DANIEL: When we deliberate in daily life, we weigh alternatives, think about consequences, evaluate reasons for doing things and make decisions. These are the very things I was doing when the physiologist was touching electrodes to my brain.
FREDERICK: You are right in saying that we weigh alternatives, think about consequences, evaluate reasons and make decisions when we deliberate. But that’s not all that deliberation involves. It also involves the ability to choose differently from the way we actually choose. For instance, I could have chosen to stay home and read a book last night instead of going to a concert. Or I could have chosen to have an orange for breakfast instead of apple juice.

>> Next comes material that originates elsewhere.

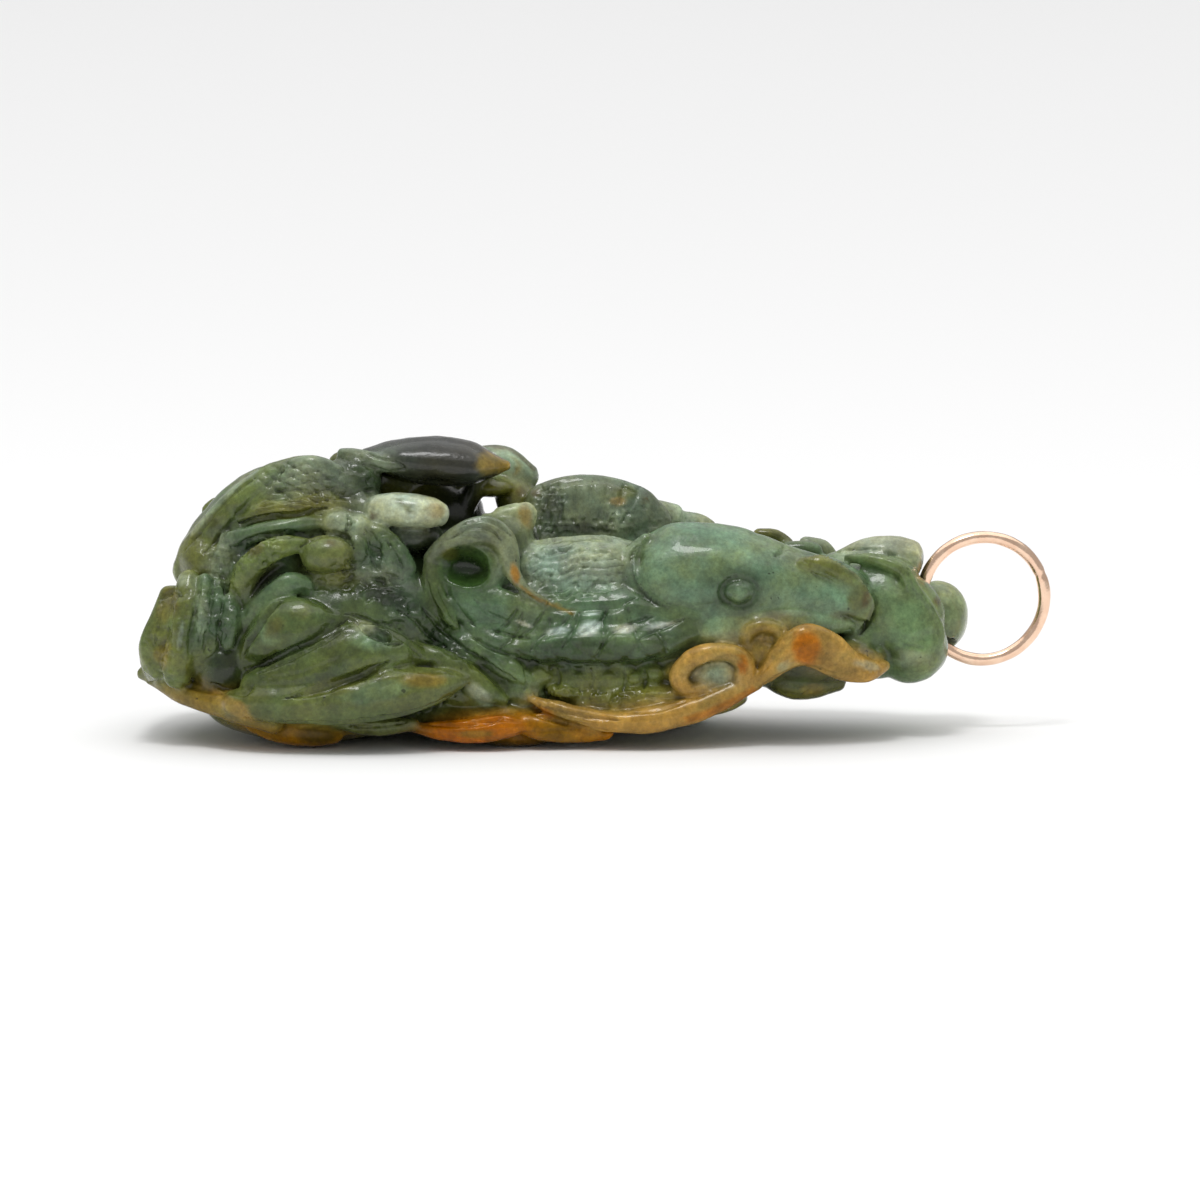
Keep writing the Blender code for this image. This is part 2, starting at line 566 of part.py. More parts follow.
def left_leaf():
    """The large cupped leaf of the upper left, with its thick rolled edge."""
    sweep(
        (-34.8, -4.2, 15.2, 1.4), (-33.8, -4.8, 17.0, 1.5), (-31.8, -5.4, 19.4, 1.6),
        (-29.4, -5.6, 21.4, 1.75), (-27.0, -5.2, 22.8, 1.8), (-24.6, -4.6, 23.4, 1.7),
        (-22.6, -3.8, 23.2, 1.4), thick=1.4,
    )
    sweep(
        (-33.4, -3.0, 15.8, 2.6), (-31.4, -3.4, 18.4, 3.0), (-28.4, -3.6, 20.6, 3.4),
        (-25.2, -3.6, 21.2, 3.2), (-22.4, -3.0, 21.4, 2.8), cap=0.4, thick=4.0,
    )
    blob(-28.8, 1, 16.3, 6.2, 9.5, 5.0, roll=42)
    blob(-25.5, 1.5, 19.4, 5.0, 7.5, 4.4, roll=20)
    sweep(
        (-27.0, -5.6, 22.3, 1.4), (-25.2, -6.0, 22.9, 2.1), (-23.3, -6.0, 22.8, 2.1),
        (-21.4, -5.4, 22.2, 1.5), thick=1.0,
    )
    sweep(
        (-29.4, -6.6, 19.9, 0.7), (-26.4, -7.2, 20.6, 0.9), (-23.4, -7.0, 20.9, 0.9),
        (-21.2, -6.2, 20.8, 0.7),
        thick=0.8,
    )
    sweep((-33.2, 2.8, 20.4, 0.8), (-32.7, 2.8, 20.9, 0.7), thick=1.4)
    sweep((-33.7, 2.6, 19.0, 0.75), (-33.2, 2.6, 19.8, 0.85), thick=1.4)
    blob(-31.8, 2.4, 18.6, 2.2, 2.6, 2.2)
    sweep(
        (-31.4, -7.2, 18.0, 0.6), (-31.7, -7.6, 16.4, 0.8), (-32.2, -7.8, 14.6, 0.8), thick=0.7,
    )
    blob(-33.2, -3.6, 16.2, 2.6, 4.2, 2.8)
    blob(-30.4, -4.6, 16.2, 3.0, 3.6, 3.2)
    blob(-25.8, -4.6, 18.4, 4.6, 3.4, 2.4)
    blob(-20.8, -3.6, 22.8, 2.6, 2.6, 2.4)
    blob(-20.0, -4.6, 20.6, 2.2, 2.6, 1.8)
    blob(-25.6, -4.4, 20.4, 5.0, 2.6, 1.8)


def far_side():
    """Plainer leaves and waves that finish the side away from the ribbon."""
    sweep(
        (-34, 6.5, 11.5, 1.4), (-29, 10.6, 12.4, 2.2), (-23, 12.4, 12.6, 2.4), (-17, 12.0, 11.6, 2.0),
        (-12, 10.6, 10.4, 0.7), thick=1.8, face=(0, 1, 0.3),
    )
    sweep(
        (-33, 7, 6.8, 1.4), (-28, 10.6, 6.2, 2.0), (-22, 12.2, 6.0, 2.3), (-15, 11.8, 5.8, 1.9),
        (-9, 10.2, 6.2, 0.6), thick=1.9, face=(0, 1, -0.2),
    )
    sweep(
        (-31, 7, 16.4, 1.2), (-27, 9.4, 17.2, 1.8), (-22, 10.2, 16.8, 1.8), (-17, 9.2, 15.4, 0.7),
        thick=1.6, face=(0, 1, 0.8),
    )
    sweep(
        (-7, 9.8, 8.6, 0.8), (-2, 10.4, 6.8, 1.3), (3, 10.2, 6.4, 1.5), (8, 9.2, 7.6, 1.4),
        (12, 7.8, 9.4, 1.0), (15.5, 6.4, 10.4, 0.4), thick=1.3, face=(0, 1, -0.1),
    )
    sweep(
        (-10, 9.0, 13.5, 0.7), (-6, 9.6, 14.1, 1.3), (-1, 9.8, 12.9, 1.4), (3, 9.2, 12.0, 0.6),
        thick=1.3, face=(0, 1, 0),
    )
    sweep(
        (5, 8.4, 13.0, 0.6), (9, 8.2, 14.2, 1.2), (13, 7.2, 14.2, 1.2), (16.5, 5.6, 13.4, 0.5),
        thick=1.2, face=(0, 1, 0.2),
    )
    sweep(
        (-32.9, 3.6, 18.4, 0.7), (-30.8, 4.0, 20.6, 1.7), (-28.0, 4.4, 22.3, 2.3),
        (-24.6, 4.6, 23.4, 2.2), (-21.4, 4.2, 23.4, 0.8), thick=1.2, face=(0, 0.35, 0.94),
    )
    sweep(
        (-33.6, 6.6, 15.8, 0.8), (-31.0, 8.2, 18.6, 1.8), (-27.6, 8.8, 20.6, 2.4),
        (-23.8, 8.4, 21.5, 2.2), (-20.4, 7.4, 21.2, 0.7), thick=1.3, face=(0, 0.75, 0.66),
    )
    sweep(
        (-21.4, 6.2, 20.8, 0.7), (-18.2, 7.4, 22.8, 1.7), (-14.8, 7.8, 23.3, 1.9),
        (-11.8, 6.8, 22.6, 1.3), (-10.4, 5.8, 21.6, 0.4), thick=1.2, face=(0, 0.7, 0.7),
    )
    sweep(
        (-6.0, 7.0, 18.6, 0.6), (-3.6, 8.2, 20.8, 1.3), (0.0, 8.6, 21.5, 1.6), (3.4, 7.8, 20.3, 1.3),
        (5.8, 6.6, 18.6, 0.5), thick=1.2, face=(0, 0.8, 0.6),
    )
    sweep(
        (-6.4, 9.2, 15.4, 0.6), (-3.2, 10.3, 17.6, 1.4), (0.8, 10.3, 18.0, 1.5), (4.4, 9.2, 17.0, 1.1),
        (6.8, 7.8, 15.6, 0.4), thick=1.2, face=(0, 1, 0.3),
    )
    blob(-1, 6.5, 11, 11, 3.8, 4.8)
    blob(2, 5.0, 6.4, 10, 4.4, 3.0)
    blob(13, 5.0, 12.6, 6.5, 3.4, 3.4)
    blob(-21, 7.0, 10.5, 10.5, 5.5, 6)


def hollows():
    """Deep undercuts, and the one gap that goes right through."""
    sweep((-9.1, -9, 20.7, 0.6), (-9.1, 9, 20.7, 0.6), group=cuts)
    blob(-9.0, 2.0, 22.6, 2.0, 2.6, 0.9)
    sweep(
        (-17.2, -8, 22.4, 0.45), (-13.5, -8, 22.2, 0.7), (-9.8, -8, 21.7, 0.6), flat=6, group=cuts,
    )
    sweep(
        (-5.6, -10.6, 7.1, 0.4), (-2, -10.6, 7.0, 0.45), (3.6, -10.6, 7.0, 0.45), flat=3, group=cuts,
    )


def carving():
    """The whole of the jade, one solid."""
    for part in (
        core, fish_head, eyes, fish_body, tail_curl, strands, dark_leaf, end_lobes,
        waves_behind_snout, amber_ribbon, beads, lower_petals, pointed_leaves, left_block, buds,
        left_leaf, far_side, hollows,
    ):
        part()
    stone = fuse(joined("jade_carving", clay), 0)
    hollow = fuse(joined("hollow_cutter", cuts), 0)
    cut(stone, hollow)
    fuse(stone, SOFTENING)
    outer_skin(stone)
    thin_out(stone, TRIANGLES)
    passage = ring_torus("passage_cutter", RING_WIRE / 2 + RING_CLEARANCE)
    cut(stone, passage)
    level(stone)
    return stone


def cut(obj, cutter):
    """Takes the cutter's volume from the object."""
    boolean = obj.modifiers.new("Cut", "BOOLEAN")
    boolean.operation = "DIFFERENCE"
    boolean.solver = "EXACT"
    boolean.object = cutter
    settled(obj)


def thin_out(obj, triangles):
    """Brings the skin down to about this many triangles."""
    obj.data.calc_loop_triangles()
    thin = obj.modifiers.new("Thin", "DECIMATE")
    thin.ratio = triangles / len(obj.data.loop_triangles)
    thin.use_collapse_triangulate = True
    settled(obj)


def level(obj):
    """Grinds the lowest points flat, so that the carving lies on its four feet."""
    bm = bmesh.new()
    bmesh.ops.create_cube(bm, size=1)
    depth = 10 * UNIT
    size = Matrix.Diagonal((2 * CARVING_LENGTH, CARVING_LENGTH, depth, 1))
    bmesh.ops.transform(bm, matrix=Matrix.Translation((0, 0, -depth / 2)) @ size, verts=bm.verts)
    block = []
    keep(bm, block)
    cut(obj, joined("foot_cutter", block))


def ring_torus(name, wire_radius):
    """A torus on the circle of the ring's wire, which stands in the lobe's hole."""
    radius = (RING_OUTER_DIAMETER - RING_WIRE) / 2
    turn = math.radians(RING_TURN)
    bpy.ops.mesh.primitive_torus_add(
        major_segments=RING_FACETS,
        minor_segments=WIRE_FACETS,
        major_radius=radius,
        minor_radius=wire_radius,
        location=seen(*RING_HOLE) + Vector((math.cos(turn), math.sin(turn), 0)) * radius,
        rotation=(math.radians(90), 0, turn),
    )
    obj = bpy.context.object
    obj.name = name
    return obj


def material(name, colour, roughness, metallic):
    """A Principled material."""
    mat = bpy.data.materials.new(name)
    mat.use_nodes = True
    shader = mat.node_tree.nodes["Principled BSDF"]
    shader.inputs["Base Color"].default_value = (*colour, 1)
    shader.inputs["Roughness"].default_value = roughness
    shader.inputs["Metallic"].default_value = metallic
    return mat


def collect(name, objects, cutter=False):
    """Puts the objects in a collection of their own."""
    group = bpy.data.collections.new(name)
    bpy.context.scene.collection.children.link(group)
    for obj in objects:
        for old in list(obj.users_collection):
            old.objects.unlink(obj)
        group.objects.link(obj)
        if cutter:
            obj.hide_render = True
            obj.display_type = "WIRE"


def centre(objects):
    """Moves everything so that the origin is below the middle of the whole."""
    corners = [obj.matrix_world @ Vector(corner) for obj in objects for corner in obj.bound_box]
    middle = [(min(c[i] for c in corners) + max(c[i] for c in corners)) / 2 for i in (0, 1)]
    shift = Matrix.Translation((-middle[0], -middle[1], 0))
    for obj in objects:
        obj.data.transform(shift @ obj.matrix_world)
        obj.matrix_world = Matrix()


clear_scene()
stone = carving()
ring = ring_torus("gold_ring", RING_WIRE / 2)
for obj, mat in (
    (stone, material("green_jade", (0.13, 0.19, 0.14), 0.22, 0)),
    (ring, material("rose_gold", (0.80, 0.47, 0.30), 0.2, 1)),
):
    obj.data.materials.clear()
    obj.data.materials.append(mat)
    obj.data.shade_smooth()
bpy.context.view_layer.update()
centre([stone, ring])
collect("jade_pendant", [stone, ring])
collect("cutters", [obj for obj in bpy.data.objects if obj.name.endswith("_cutter")], cutter=True)
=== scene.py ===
"""Jade pendant: the fine carving, its colours, the gold ring and a plain studio.

Places and widths are in shares of the carving, 1 mm each, as the side view from 8 degrees above
shows them: x along the carving, y away from the viewer, h up the picture.
"""
import math

import bmesh
import bpy
import numpy as np
from mathutils import Matrix, Vector
from mathutils.kdtree import KDTree


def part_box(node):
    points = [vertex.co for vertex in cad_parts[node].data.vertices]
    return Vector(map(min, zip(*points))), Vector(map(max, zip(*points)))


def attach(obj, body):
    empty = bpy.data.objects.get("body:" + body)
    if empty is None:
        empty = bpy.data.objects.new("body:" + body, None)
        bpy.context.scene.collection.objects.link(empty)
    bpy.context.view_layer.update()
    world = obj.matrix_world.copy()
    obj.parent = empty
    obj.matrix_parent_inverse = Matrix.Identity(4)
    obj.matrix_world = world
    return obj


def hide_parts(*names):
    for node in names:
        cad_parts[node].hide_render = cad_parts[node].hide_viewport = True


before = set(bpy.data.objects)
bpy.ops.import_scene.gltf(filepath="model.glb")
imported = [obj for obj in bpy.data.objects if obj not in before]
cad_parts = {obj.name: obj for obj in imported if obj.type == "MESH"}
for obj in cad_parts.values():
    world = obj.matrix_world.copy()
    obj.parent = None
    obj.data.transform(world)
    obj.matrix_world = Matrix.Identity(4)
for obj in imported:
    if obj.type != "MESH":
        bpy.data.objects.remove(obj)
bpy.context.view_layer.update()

UNIT = 0.001
SIGHT_TILT = 8
SIGHT_SLOPE = math.tan(math.radians(SIGHT_TILT))
NEAR_FOOT_Y = -9
FRONT = (0, -1, 0)
EYE_X = 12.2
EYE_H = 13.3
EYE_RING_STEPS = 14
RING_HOLE = (28.08, 0.24, 12.75)
RING_TURN = 6
RING_WIRE = 1.1
RING_MIDLINE = 5.35
RING_SEAM = 0.38
PASSAGE = 1.05
CAMERA_AIM = (0.38, -9, 12.67)
PICTURE_WIDTH = 102
WORLD_LIGHT = 0.5

# How finely the forms are melted together, in shares, and the triangles of the finished skin.
GRAIN = 0.15
QUICK_TRIANGLES = 90000
TRIANGLES = 196000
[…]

DANIEL: It is certainly true that when we deliberate in daily life we think we can choose differently from the way we actually choose. Otherwise, we wouldn’t deliberate. But thinking we can choose differently doesn’t show that we can actually choose differently. What makes you think it is the latter and not just the former that deliberation involves?
FREDERICK: A physiologist could cause us to think that we can choose differently. But if he did so, we wouldn’t be deliberating. So deliberation must involve more than just thinking we can choose differently—we have to be able actually to choose differently.
DANIEL: If you are going to say that we can’t deliberate unless we are actually able to choose differently, then it is far from obvious, at least to me, that we actually do deliberate… [I]t seems to me you’re cheating, because every time I give you a case in which someone is deliberating but isn’t free, you say he isn’t really deliberating. I think that shows you are in a dilemma. If you admit that we are deliberating in the…cases I have described, then you also have to admit that deliberation does not disprove determinism. But if you say that we are not deliberating in those cases, then one wonders how you could show that we ever deliberate. What we think about in those cases is exactly what we think about in every other case in which anyone would say we deliberate. So either way, you can’t prove that determinism is false.